The language targets both source-to-source compiler optimizations (e.g., automatic parallelization and loop transformations) and domain-specific program analysis and code generation, via the following key language features.
  • Ability to dynamic parse/unparse arbitrary programming languages POET is language neutral and uses syntax specifications defined in external files to dynamically process different input/output languages. Transforming a different programming language simply requires using an alternative language syntax specification file.

  • Convenience of expressing arbitrary program transformations In POET, program transformations are defined as xform routines which take a collection of input data and return the transformed code as result. These routines can use arbitrary control-flow such as conditionals, loops, and recursive function calls, can build compound data structures such as lists, tuples, hash tables, and code templates, and can invoke many built-in operations (e.g., pattern matching, AST replacement and replication) to operate on the input code.

  • Parameterization of transformation scripts Each POET script can define a large collection of command-line parameters to dynamically modify its behavior. A single POET script therefore can be used to dynamically produce a wide variety of different output, effectively allowing different software implementations be manufactured on demand based on different feature requirements.

  • Composition and Tracing of Transformations POET provides trace handles, which can be used to automatically keep track of various code fragments as the input code goes through different transformations. The tracing capability makes the composition of different transformations extremely flexible, where transformation orders can be easily adjusted or even dynamically tuned.

  • Flexibility and ease of use A POET program can include an arbitrary number of different files, each of which consists of a sequence of global declarations and commands.

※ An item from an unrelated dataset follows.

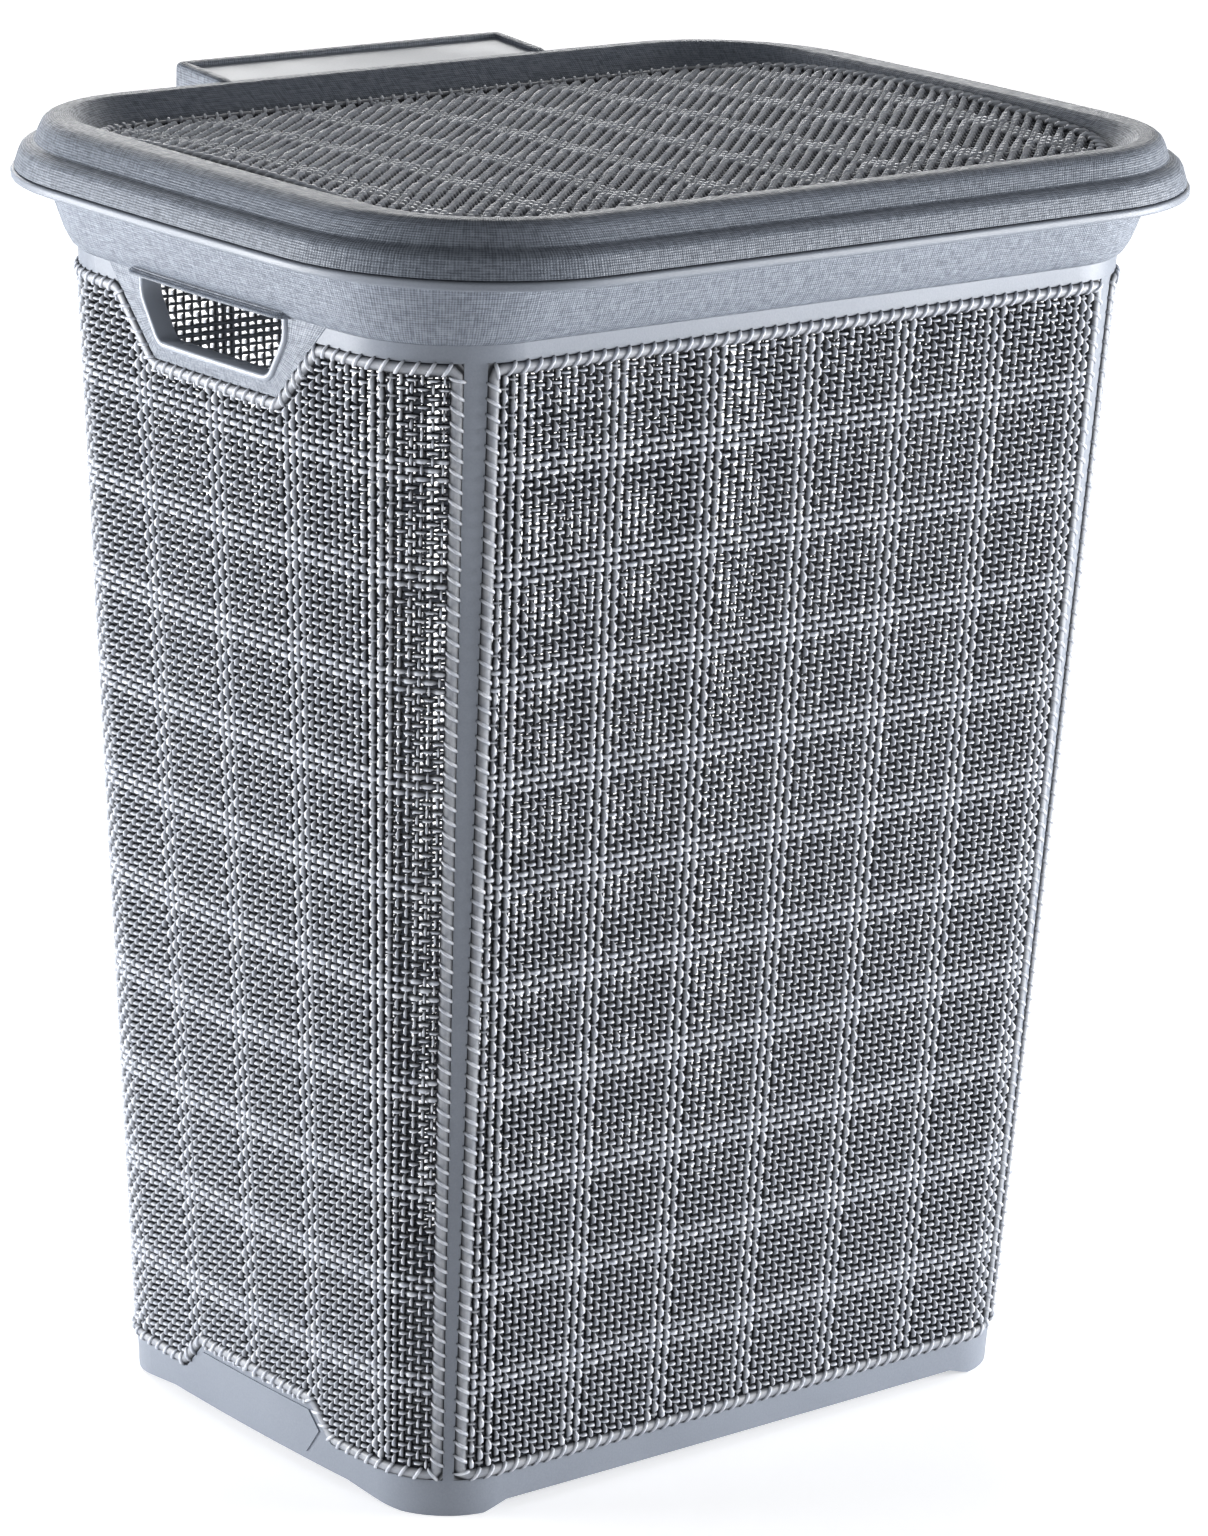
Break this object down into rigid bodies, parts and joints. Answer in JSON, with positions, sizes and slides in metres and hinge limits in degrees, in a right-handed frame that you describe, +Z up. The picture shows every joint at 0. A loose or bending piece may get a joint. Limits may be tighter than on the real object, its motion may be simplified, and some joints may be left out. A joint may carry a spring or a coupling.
{
  "type": "laundry hamper",
  "caption": "Tall tapered laundry hamper with woven-look side panels, cut-out end handles, a flared collar and a rear-hinged lid with a raised rim and an arched woven panel.",
  "frame": {"origin": "centre of the bottom face of the whole hamper's bounding box, on the floor under the feet", "axes": "+Z up, -Y towards the long front side, +Y towards the hinge at the rear, +X towards the right-hand handle"},
  "size_m": [0.4798, 0.3817, 0.5869],
  "materials": {
    "woven_plastic": "moulded weave relief, satin",
    "cord_plastic": "moulded cord border, satin",
    "grained_plastic": "fine linen grain, matte",
    "smooth_plastic": "smooth satin",
    "plate_plastic": "smooth, semi-gloss"
  },
  "bodies": {
    "basket": {"plinth": "smooth_plastic", "floor_plate": "smooth_plastic", "foot_front_left": "smooth_plastic", "foot_front_right": "smooth_plastic", "foot_rear_left": "smooth_plastic", "foot_rear_right": "smooth_plastic", "base_plaque_left": "smooth_plastic", "base_plaque_right": "smooth_plastic", "corner_strip_front_left": "smooth_plastic", "corner_strip_front_right": "smooth_plastic", "corner_strip_rear_left": "smooth_plastic", "corner_strip_rear_right": "smooth_plastic", "woven_panel_front": "woven_plastic", "woven_panel_rear": "woven_plastic", "woven_panel_left": "woven_plastic", "woven_panel_right": "woven_plastic", "panel_cord_front": "cord_plastic", "panel_cord_rear": "cord_plastic", "panel_cord_left": "cord_plastic", "panel_cord_right": "cord_plastic", "handle_surround_left": "grained_plastic", "handle_surround_right": "grained_plastic", "neck_band": "smooth_plastic", "handle_grip_left": "smooth_plastic", "handle_grip_right": "smooth_plastic", "collar": "grained_plastic", "flange": "grained_plastic", "hinge_bracket_left": "smooth_plastic", "hinge_bracket_right": "smooth_plastic", "hinge_pin_left": "smooth_plastic", "hinge_pin_right": "smooth_plastic"},
    "lid": {"lid_frame": "grained_plastic", "lid_woven_panel": "woven_plastic", "lid_cord": "cord_plastic", "hinge_cover": "grained_plastic", "hinge_plate": "plate_plastic", "hinge_lugs_left": "smooth_plastic", "hinge_lugs_right": "smooth_plastic"}
  },
  "joints": [
    {"name": "lid_hinge", "type": "hinge", "parent": "basket", "child": "lid", "pos_m": [0, 0.18185, 0.568], "axis": [-1, 0, 0], "range_deg": [0, 105]}
  ]
}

The declarations serve to specify attributes of special-purpose global names. The static and local variables do not need to be declared before used, and their scopes are limited within the files or the code template/xform routines that contain them. All variables can dynamically hold arbitrary types of values. An extensive collection of built-in operations are provided to easily construct, analyze, and modify internal representations of different programming languages to satisfy the development needs of building customized program transformations and domain-specific code generators.